The financial world is in a state of flux. For once, the Pandemic is neither an effect and only arguably a cause. Digital currencies – cryptos – are on the march again. The simple fact remains that with the resurgence of Bitcoin – now approaching its highs of December 2107 – traditional monetary systems are being challenged once more. The challenge is fundamental – it extends to what we understand by the concept of money.
We report on cryptos regularly in our news section. Here’s an extract from a report here a couple of weeks ago: Central banks around the world are set to launch their own digital currencies. In 2018, the preparation was done for a “Britcoin” launched by the Bank of England. The product is wrapped up in metaphorical cling film, and ready to go.

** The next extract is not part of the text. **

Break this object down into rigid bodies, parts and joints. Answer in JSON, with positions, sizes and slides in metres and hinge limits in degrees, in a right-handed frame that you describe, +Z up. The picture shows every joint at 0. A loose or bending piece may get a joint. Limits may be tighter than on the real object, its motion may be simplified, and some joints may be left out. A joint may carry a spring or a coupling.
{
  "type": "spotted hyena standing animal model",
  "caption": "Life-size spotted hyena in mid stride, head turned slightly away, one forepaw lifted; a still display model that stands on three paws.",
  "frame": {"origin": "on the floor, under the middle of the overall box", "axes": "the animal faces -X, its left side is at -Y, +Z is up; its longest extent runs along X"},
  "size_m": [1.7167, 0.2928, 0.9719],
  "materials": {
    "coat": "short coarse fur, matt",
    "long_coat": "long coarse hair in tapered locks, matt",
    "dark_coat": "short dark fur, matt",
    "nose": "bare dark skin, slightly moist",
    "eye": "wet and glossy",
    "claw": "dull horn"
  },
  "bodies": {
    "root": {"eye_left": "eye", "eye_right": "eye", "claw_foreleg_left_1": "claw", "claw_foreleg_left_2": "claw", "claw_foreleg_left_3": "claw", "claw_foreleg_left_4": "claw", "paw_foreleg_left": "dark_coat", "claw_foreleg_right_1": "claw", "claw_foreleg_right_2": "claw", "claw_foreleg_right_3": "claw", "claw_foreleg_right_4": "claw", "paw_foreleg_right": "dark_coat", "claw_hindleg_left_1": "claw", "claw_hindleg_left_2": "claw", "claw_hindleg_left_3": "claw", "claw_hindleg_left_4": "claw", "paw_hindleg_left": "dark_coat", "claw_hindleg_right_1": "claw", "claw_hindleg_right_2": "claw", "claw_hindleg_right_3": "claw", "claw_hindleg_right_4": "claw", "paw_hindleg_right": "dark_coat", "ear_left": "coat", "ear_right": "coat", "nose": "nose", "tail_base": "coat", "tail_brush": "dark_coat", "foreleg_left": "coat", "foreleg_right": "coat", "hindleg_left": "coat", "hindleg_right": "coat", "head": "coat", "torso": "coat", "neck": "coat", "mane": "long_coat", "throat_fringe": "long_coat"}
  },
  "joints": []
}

Some might argue that central bank digital currency (CBDC) is an inevitable by-product of declining cash usage. The main element that will find resistance is, in our opinion, the cnetralised (still) nature of the financial structure if CBDCs. Central banks, while officially distanced from the shared-ledger (blockchain) accounting systems behind CBDCs, are still closely associated. Here’s an entertaining report from Finextra, which reports startlingly low levels of cash usage in Norway.
And here is the latest, from our friends at Finextra. We tend to agree with the anonymous central bank official – although we disagree with the contention in the body of the report – that central banks are behind the digital-token curve (see Bank of England Britcoin reference, above).

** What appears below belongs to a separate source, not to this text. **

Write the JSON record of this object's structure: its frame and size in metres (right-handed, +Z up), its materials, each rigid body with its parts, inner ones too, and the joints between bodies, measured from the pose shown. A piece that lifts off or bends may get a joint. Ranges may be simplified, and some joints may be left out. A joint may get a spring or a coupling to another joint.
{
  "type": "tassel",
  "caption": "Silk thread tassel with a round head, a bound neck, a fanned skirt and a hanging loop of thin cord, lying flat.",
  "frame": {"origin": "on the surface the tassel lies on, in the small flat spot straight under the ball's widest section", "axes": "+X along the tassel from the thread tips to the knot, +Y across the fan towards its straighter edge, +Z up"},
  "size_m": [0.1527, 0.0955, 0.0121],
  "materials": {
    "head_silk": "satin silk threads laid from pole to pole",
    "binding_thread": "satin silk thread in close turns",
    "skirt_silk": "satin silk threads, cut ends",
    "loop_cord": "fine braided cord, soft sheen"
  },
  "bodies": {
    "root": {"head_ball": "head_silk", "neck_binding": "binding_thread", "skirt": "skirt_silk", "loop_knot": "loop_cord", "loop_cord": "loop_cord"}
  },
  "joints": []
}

As news leaks out about a possible 2021 launch for Facebook’s digital currency Libra, a senior European Central Bank official warns: “What is at stake is nothing short of the future of money”.

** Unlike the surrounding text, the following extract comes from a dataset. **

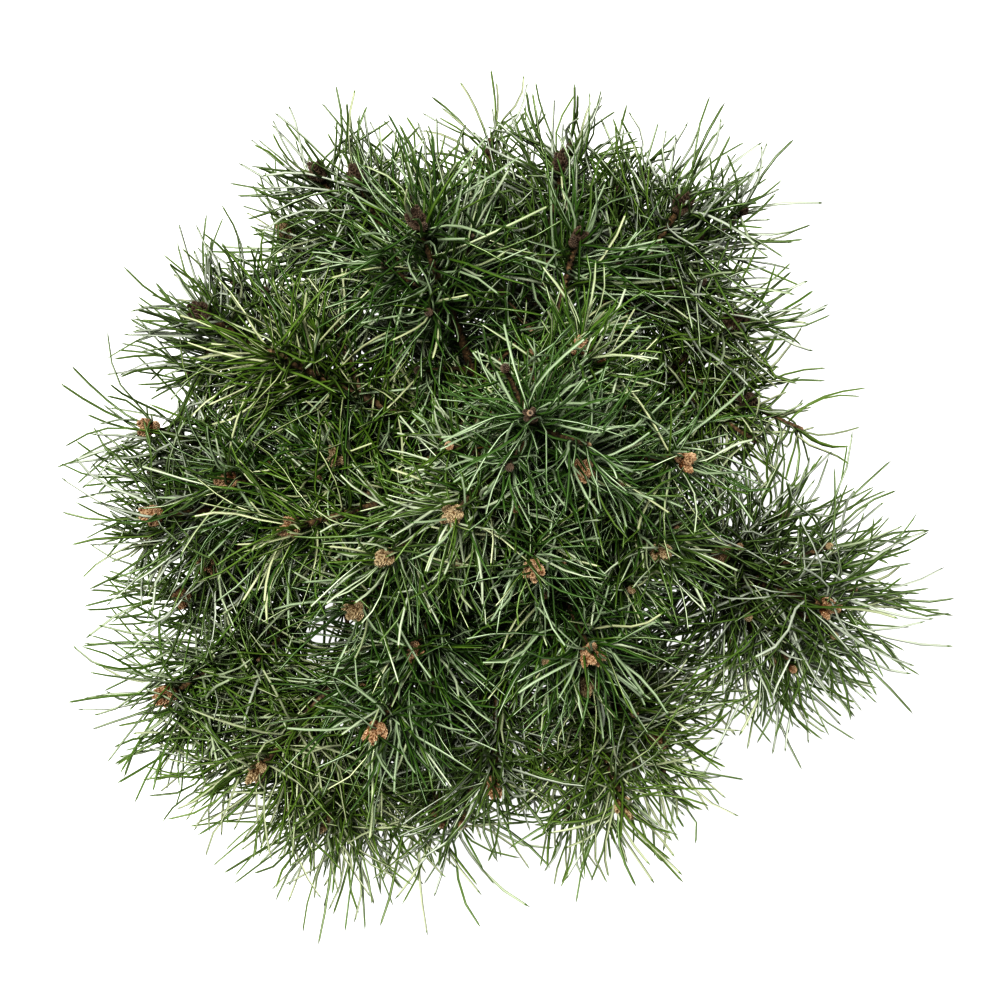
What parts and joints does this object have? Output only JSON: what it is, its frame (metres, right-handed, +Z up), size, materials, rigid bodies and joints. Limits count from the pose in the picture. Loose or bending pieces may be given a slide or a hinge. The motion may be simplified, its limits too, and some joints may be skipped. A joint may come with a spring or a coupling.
{
  "type": "potted scots pine",
  "caption": "Young Scots pine in a plain round grower's pot: leaning trunk, upturned boughs in loose tiers, long stiff needles in pairs and brown bud clusters.",
  "frame": {"origin": "centre of the flat underside of the pot", "axes": "+Z up along the trunk, +Y towards the back of the crown, +X to its right; the longest low bough points to +X and a little to the front"},
  "size_m": [0.556, 0.5646, 0.7977],
  "materials": {
    "pot": "fine moulded grain, satin matt",
    "compost": "damp and crumbly",
    "bark": "rough, grey-brown and flaky",
    "foliage": "waxy, satin"
  },
  "bodies": {
    "root": {"pot": "pot", "compost": "compost", "trunk": "bark", "bough_right_low": "bark", "foliage_right_low": "foliage", "bough_back_low": "bark", "foliage_back_low": "foliage", "bough_left_front_low": "bark", "foliage_left_front_low": "foliage", "bough_back_left_low": "bark", "foliage_back_left_low": "foliage", "bough_right_back_low": "bark", "foliage_right_back_low": "foliage", "bough_front_left_low": "bark", "foliage_front_left_low": "foliage", "bough_front_right_low": "bark", "foliage_front_right_low": "foliage", "bough_back_right": "bark", "foliage_back_right": "foliage", "bough_left_back": "bark", "foliage_left_back": "foliage", "bough_front_left": "bark", "foliage_front_left": "foliage", "bough_front_right": "bark", "foliage_front_right": "foliage", "bough_back_left": "bark", "foliage_back_left": "foliage", "bough_left": "bark", "foliage_left": "foliage", "bough_front": "bark", "foliage_front": "foliage", "bough_back": "bark", "foliage_back": "foliage", "bough_back_left_high": "bark", "foliage_back_left_high": "foliage", "bough_left_high": "bark", "foliage_left_high": "foliage", "bough_front_left_high": "bark", "foliage_front_left_high": "foliage", "foliage_right_high": "foliage", "bough_left_back_high": "bark", "foliage_left_back_high": "foliage", "foliage_front_right_high": "foliage", "foliage_back_high": "foliage", "foliage_left_middle": "foliage", "foliage_left_front_high": "foliage", "foliage_crown_left": "foliage", "foliage_crown_right": "foliage", "foliage_crown_back": "foliage", "foliage_crown_front": "foliage", "foliage_crown_right_top": "foliage", "foliage_crown_left_top": "foliage", "foliage_leader": "foliage"}
  },
  "joints": []
}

Facebook’s Libra cryptocurrency is readying to launch as early as January, the Financial Times reported on Friday, citing three unidentified people involved in the project.
The Geneva-based Libra Association that will issue and govern Libra plans to launch a single digital coin backed by the dollar, a significant scaling back from its recently revised plans to to issue a series of stablecoins backed by individual traditional currencies, as well as a token based on the currency-pegged stablecoins.
The news has alarmed central banks, which are currently at a minimum of two years out from creating their own digital alternatives.
ECB board member Fabio Panetta, speaking today at a Bundesbank-convened future of payments conference, argues that the impending revolution in payments “requires us to stand ready to reinvent sovereign money”.
Speaking directly to Facebook’s stablecoin strategy, Panetta warns: “Stablecoin users are likely to bear higher credit, market and liquidity risks, and the stablecoins themselves are vulnerable to runs, with potentially systemic implications.”
He says the risks could be mitigated if the stablecoin issuer were able to invest its reserve assets in the form of risk-free deposits at the central bank, as this would eliminate the investment risks that ultimately fall on the shoulders of stablecoin holders.
“This would not be acceptable, however, as it would be tantamount to outsourcing the provision of central bank money,” Panetta states. “It could endanger monetary sovereignty if, as a result, private money – the stablecoin – were to largely displace sovereign money as a means of payment. Money would then be reduced to a ‘club good’ offered in return for the payment of a fee or membership of a platform.”
The ECB is mustering support for the creation of a a digital euro, with multiple experiments underway across EU markets and around the world.
In Europe, the ECB and the national central banks have started preliminary experimentation through four work streams.